Ce pacte entre l'Église et les marchands était le fruit abouti d'une grande séduction de la magnificence que ce premier "capitalisme" exerçait sur l'Église (saint Antonin est l'un des premiers théoriciens du "capital"). Dans sa Réforme, Luther a été frappé précisément par cette alliance entre l'Église et les marchands, qu'il considérait comme une déviance de la logique évangélique. Mais c'est précisément le monde né de la Réforme qui a donné vie, des siècles plus tard, à un nouveau capitalisme de la richesse qui, une fois de plus, utilise les symboles et le langage de la religion chrétienne. Mais comment les "marchands" de Florence ont-ils réussi à occuper le "temple" ? Nous n'avons plus les clés pour comprendre quel fut l'impact de la richesse et du luxe exorbitant des nouveaux commerçants sur les citoyens de Florence. Leurs vêtements somptueux, de nouvelles couleurs chatoyantes, de magnifiques processions, des palais et des églises encore jamais vus : c'était quelque chose de fantastique, de nouveaux contes des "Mille et une nuits", qui séduisaient et "convertissaient". C étaient les nouveaux héros, les héritiers, encore plus beaux, des chevaliers du Moyen-âge : ils ont enchanté le monde entier, Florence était la nouvelle Terre promise, où coulaient le lait et le miel.
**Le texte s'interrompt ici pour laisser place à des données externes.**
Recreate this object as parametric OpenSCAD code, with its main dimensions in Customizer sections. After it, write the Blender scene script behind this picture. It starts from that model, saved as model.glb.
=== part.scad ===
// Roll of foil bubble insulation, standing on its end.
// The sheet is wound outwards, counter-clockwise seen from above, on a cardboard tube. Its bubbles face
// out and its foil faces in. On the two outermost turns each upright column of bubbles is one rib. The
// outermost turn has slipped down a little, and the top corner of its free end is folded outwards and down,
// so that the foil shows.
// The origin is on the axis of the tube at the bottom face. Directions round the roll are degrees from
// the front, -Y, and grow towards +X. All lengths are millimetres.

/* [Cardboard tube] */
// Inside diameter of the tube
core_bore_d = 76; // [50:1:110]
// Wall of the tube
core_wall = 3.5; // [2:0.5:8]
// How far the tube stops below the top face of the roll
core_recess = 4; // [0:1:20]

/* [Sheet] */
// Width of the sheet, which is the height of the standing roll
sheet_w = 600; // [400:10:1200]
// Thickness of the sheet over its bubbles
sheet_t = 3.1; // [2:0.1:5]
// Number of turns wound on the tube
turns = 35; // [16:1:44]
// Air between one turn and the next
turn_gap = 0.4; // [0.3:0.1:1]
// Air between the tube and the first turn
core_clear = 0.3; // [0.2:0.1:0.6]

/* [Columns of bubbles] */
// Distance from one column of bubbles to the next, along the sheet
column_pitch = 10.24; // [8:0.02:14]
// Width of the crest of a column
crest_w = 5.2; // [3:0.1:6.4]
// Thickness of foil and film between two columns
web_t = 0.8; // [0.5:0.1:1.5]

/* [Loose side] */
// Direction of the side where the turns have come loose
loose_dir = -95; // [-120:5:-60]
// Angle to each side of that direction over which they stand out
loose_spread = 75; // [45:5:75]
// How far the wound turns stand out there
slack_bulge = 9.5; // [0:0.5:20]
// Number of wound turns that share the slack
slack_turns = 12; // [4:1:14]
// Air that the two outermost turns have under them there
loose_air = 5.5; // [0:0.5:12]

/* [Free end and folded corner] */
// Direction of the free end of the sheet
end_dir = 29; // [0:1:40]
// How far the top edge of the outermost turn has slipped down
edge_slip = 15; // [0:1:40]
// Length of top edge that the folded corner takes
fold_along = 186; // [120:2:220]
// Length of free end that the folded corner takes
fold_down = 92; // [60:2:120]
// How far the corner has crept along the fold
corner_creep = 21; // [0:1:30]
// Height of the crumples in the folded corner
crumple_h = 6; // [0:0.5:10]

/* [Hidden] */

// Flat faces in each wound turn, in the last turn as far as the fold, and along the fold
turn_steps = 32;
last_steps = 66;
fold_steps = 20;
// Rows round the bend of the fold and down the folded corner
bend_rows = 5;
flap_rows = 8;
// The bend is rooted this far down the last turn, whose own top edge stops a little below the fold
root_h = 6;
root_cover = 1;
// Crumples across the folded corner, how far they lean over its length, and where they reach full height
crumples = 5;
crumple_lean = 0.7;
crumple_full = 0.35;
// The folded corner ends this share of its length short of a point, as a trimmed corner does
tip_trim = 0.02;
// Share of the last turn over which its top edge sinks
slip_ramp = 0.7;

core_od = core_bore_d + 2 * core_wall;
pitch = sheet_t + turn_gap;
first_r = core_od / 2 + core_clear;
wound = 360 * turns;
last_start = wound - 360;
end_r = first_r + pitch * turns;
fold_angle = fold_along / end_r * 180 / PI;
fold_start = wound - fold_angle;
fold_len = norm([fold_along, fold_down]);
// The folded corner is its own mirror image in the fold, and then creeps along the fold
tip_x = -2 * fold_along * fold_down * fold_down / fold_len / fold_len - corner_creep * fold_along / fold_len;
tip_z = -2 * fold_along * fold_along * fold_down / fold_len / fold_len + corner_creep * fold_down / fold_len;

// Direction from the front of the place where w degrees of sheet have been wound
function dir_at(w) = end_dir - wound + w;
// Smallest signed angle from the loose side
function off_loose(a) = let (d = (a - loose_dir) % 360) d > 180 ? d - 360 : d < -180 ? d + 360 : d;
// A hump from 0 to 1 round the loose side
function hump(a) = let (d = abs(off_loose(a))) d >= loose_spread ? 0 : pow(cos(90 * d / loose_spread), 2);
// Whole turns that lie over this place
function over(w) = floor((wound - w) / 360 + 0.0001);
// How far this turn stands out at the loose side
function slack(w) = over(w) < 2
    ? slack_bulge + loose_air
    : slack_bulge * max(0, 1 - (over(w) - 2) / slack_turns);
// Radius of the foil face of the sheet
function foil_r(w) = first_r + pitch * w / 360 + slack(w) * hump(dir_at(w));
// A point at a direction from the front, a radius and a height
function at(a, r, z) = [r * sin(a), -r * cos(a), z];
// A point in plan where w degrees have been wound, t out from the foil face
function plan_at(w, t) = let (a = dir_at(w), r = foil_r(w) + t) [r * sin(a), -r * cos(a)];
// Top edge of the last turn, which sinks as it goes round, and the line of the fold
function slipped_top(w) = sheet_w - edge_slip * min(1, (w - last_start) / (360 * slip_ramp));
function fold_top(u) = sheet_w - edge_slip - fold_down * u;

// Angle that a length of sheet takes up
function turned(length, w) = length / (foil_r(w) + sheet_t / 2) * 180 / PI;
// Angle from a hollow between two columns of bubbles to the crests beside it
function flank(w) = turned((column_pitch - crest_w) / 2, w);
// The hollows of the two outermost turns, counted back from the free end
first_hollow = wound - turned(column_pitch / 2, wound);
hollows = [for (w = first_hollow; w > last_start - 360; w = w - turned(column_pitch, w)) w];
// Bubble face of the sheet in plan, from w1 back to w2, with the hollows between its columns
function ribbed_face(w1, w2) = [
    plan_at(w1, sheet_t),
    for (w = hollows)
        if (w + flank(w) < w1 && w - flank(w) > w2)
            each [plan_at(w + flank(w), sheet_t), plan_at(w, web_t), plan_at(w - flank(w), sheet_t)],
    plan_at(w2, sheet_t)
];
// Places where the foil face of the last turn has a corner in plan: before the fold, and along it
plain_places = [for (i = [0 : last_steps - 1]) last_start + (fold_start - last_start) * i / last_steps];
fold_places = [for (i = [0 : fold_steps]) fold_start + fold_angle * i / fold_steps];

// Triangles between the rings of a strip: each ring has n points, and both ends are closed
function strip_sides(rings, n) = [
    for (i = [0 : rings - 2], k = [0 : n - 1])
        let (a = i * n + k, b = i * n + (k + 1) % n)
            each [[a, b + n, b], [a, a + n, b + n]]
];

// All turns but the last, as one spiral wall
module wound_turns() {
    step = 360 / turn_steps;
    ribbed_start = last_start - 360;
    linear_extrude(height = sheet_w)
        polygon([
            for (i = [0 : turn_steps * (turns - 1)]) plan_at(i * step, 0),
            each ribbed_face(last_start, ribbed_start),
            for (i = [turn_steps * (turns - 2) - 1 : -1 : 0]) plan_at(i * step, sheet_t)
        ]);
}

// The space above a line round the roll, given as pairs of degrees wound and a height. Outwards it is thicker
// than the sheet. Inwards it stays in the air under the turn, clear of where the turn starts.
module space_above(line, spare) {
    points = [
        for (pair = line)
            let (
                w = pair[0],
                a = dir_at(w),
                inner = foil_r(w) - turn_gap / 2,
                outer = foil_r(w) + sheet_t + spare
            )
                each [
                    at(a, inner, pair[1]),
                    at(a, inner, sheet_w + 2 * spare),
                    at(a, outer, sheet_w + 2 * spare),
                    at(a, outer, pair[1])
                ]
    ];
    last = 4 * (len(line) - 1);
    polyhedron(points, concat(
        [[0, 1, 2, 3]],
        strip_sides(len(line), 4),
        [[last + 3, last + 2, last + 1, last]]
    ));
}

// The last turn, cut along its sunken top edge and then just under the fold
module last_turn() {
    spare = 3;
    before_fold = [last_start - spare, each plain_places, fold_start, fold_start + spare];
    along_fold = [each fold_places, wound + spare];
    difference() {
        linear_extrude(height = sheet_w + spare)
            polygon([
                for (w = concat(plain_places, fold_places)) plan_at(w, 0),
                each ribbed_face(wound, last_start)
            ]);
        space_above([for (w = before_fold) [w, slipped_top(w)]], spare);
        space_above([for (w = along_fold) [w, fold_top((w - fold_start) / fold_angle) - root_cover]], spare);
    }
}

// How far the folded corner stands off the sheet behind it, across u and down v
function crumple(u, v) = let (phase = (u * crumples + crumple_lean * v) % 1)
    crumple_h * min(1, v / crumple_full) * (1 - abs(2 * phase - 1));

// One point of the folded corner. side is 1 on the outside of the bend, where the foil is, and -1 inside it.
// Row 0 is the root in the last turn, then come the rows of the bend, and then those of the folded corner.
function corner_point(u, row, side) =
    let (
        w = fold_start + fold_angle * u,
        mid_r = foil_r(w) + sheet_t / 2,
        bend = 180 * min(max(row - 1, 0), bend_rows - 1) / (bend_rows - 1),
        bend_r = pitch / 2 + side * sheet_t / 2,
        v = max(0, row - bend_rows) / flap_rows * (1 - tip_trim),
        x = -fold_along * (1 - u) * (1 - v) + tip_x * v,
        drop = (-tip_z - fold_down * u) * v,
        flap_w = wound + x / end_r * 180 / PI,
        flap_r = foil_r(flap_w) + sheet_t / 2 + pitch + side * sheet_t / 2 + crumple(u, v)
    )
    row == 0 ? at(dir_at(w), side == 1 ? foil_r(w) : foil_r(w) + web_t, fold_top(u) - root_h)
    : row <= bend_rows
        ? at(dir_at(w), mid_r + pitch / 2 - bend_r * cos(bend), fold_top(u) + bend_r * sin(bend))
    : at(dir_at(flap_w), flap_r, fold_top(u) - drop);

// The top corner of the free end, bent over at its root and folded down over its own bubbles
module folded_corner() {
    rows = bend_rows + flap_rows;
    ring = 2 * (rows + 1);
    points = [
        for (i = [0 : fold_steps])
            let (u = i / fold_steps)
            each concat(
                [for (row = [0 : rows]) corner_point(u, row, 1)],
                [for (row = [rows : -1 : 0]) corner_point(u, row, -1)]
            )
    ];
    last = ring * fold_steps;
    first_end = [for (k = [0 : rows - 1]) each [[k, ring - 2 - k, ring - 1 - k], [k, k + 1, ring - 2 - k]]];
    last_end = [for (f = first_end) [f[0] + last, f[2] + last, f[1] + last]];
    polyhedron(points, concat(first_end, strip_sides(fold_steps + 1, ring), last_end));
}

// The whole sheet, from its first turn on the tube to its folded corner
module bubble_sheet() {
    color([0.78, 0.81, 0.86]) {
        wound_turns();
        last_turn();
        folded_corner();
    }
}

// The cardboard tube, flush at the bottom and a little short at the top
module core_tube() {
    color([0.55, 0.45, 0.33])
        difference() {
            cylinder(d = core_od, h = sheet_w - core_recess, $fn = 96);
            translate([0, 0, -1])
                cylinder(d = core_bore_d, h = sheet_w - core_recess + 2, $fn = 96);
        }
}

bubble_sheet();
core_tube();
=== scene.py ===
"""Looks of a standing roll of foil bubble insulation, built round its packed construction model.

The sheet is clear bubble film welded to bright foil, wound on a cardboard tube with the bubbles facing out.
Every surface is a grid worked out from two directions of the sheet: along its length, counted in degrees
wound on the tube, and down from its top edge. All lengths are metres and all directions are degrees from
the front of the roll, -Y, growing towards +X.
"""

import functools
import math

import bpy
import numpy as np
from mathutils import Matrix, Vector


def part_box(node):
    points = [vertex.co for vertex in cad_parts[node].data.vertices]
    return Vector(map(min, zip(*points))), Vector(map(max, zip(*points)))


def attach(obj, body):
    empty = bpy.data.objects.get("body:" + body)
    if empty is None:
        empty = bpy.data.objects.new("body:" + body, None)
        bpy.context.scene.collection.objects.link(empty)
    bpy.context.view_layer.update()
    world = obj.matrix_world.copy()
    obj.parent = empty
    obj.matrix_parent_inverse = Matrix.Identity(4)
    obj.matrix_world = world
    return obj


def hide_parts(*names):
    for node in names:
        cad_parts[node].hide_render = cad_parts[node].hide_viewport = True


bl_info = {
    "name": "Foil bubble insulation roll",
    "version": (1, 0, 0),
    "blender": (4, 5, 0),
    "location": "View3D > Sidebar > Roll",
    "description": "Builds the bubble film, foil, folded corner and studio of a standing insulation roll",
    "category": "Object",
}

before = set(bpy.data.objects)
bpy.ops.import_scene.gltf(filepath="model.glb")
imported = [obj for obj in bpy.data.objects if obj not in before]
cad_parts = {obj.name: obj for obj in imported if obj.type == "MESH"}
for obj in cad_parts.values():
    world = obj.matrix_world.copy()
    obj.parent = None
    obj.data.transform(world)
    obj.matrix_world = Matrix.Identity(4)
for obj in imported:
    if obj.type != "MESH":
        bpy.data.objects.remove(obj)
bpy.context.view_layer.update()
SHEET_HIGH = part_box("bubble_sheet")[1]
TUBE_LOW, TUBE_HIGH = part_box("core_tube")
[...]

Les marchands ont conquis le monde, ils ont changé la morale antique, surtout grâce à la beauté et à l’éblouissement. Ils ne se sont pas imposés avec des florins, mais avec leur magnificence. Serait-ce donc une nouvelle beauté qui nous sauverait de ce capitalisme où trop de Mages se sont alliés au roi Hérode, lui ont dit où se trouve l'Enfant et sont devenus complices des nombreux massacres d'innocents ? Ce sera peut-être une nouvelle beauté, certes très différente, mais encore et toujours aussi étonnante.